De salvadora blanca se ha tildado a Moha Gerehou, periodista, activista y expresidente de SOS Racismo, a la Princesa Diana, a la influencer Aida Domenech, Dulceida y recientemente a la primera dama Verónica Alcocer, pero muy poco a hombres que también lo han padecido. Hay una extraña satisfacción en señalar y reprochar sobre todo a quienes son más visibles. Casi como si ese señalamiento limpiara de toda culpa.
Las redes sociales han aumentado la eixgencia de tener un enfoque diferencial y sistémico al trabajo comunitario y/o social. De esto hay muchísima literatura. Sin embargo, esa tolerancia cero a tener puntos ciegos y por tanto a justificar peligrosísima cultura del cancelamiento que reduce la complejidad de todo trabajo a un solo acto, comentario o publicación desafortunada.
¿Entonces, mejor no hacer nada? No, pues no. El trabajo social, comunitario y humanitario, cuando es colaborativo, consciente y cuidadoso, es fundamental, cumple un rol en la construcción, y muchas veces reconstrucción, del tejido social, en balancear y redistribuir las oportunidades, recursos y bienes que han sido inequitativos.
Claro que sí nos tenemos que evaluar y revaluar constantemente. El primer paso, considero, es el vergonzante reconocimiento que hemos sido, he sido – o me he creído- salvadora blanca, para con esa culpa navegar un proceso de trabajar distinto.

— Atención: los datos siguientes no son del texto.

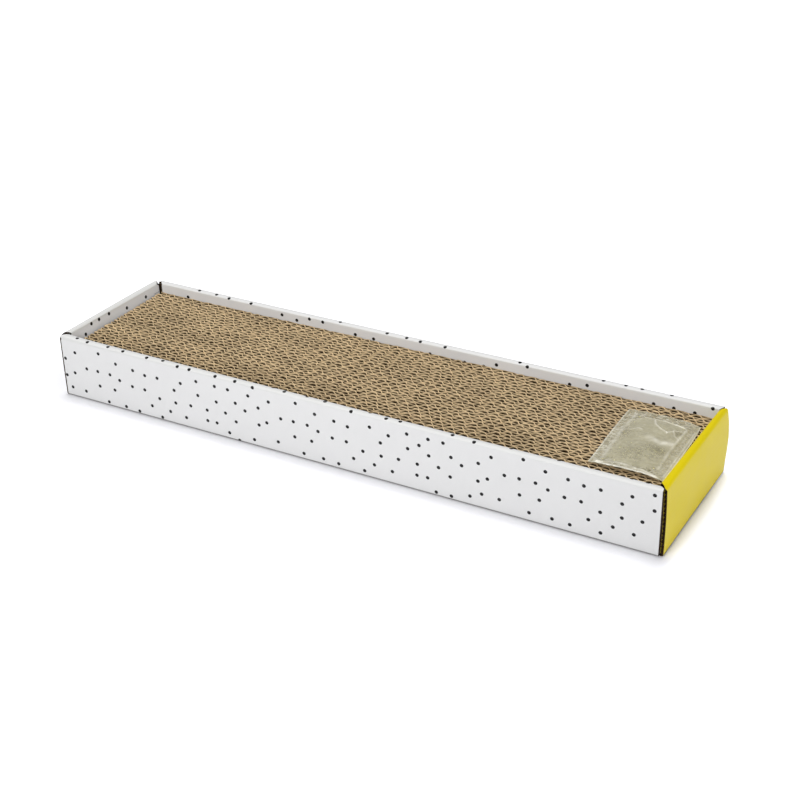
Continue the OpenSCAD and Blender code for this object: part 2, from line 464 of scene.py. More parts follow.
def add_object(name: str, data: bpy.types.ID) -> bpy.types.Object:
    """Puts a new object in the scene.

    Args:
        name: Name of the object.
        data: Its mesh, lamp or camera.

    Returns:
        The object.
    """
    made = bpy.data.objects.new(name, data)
    bpy.context.scene.collection.objects.link(made)
    return made


def place_piece(mesh: Mesh, body: str, node: str) -> bpy.types.Object:
    """Puts a finished mesh in the scene and ties it to the frame.

    Args:
        mesh: The piece's mesh, which names it.
        body: The body that it moves with.
        node: The CAD node that it stands for.

    Returns:
        The piece.
    """
    piece = add_object(mesh.name, mesh)
    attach(piece, body)
    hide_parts(node)
    LOG.info("%s: %d faces on %s", piece.name, len(mesh.polygons), body)
    return piece


def append_shape(target: Shape, source: Shape) -> None:
    """Adds one shape to another and frees it.

    Args:
        target: The shape that grows.
        source: The shape that is added.
    """
    carrier = bpy.data.meshes.new("carrier")
    source.to_mesh(carrier)
    source.free()
    target.from_mesh(carrier)
    bpy.data.meshes.remove(carrier)


# Tray


@dataclass(frozen=True)
class Station:
    """One bend line across a wall's blank: its place along the print, and where its two faces lie."""

    along: float
    printed: Point
    kraft: Point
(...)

Sin embargo, cuidar cada palabra y cada acción por el altísimo nivel de escrutinio público, sobre todo para quienes son los bienpensantes y autoridades morales, es agotador.
Hacemos lo mejor que podemos con la información que tenemos. Imposible será no volver a equivocarse, faltan muchas contradicciones e incoherencias por cometer, de lo contrario sería rendirnos a la indignación pasiva y cómoda de quejarse en el mundo digital y no hacer nada. Esto no exime de responsabilidad, pero sí permite discriminar de las inevitables críticas, cuáles vienen desde un lugar misógino y cuáles desde uno constructivo.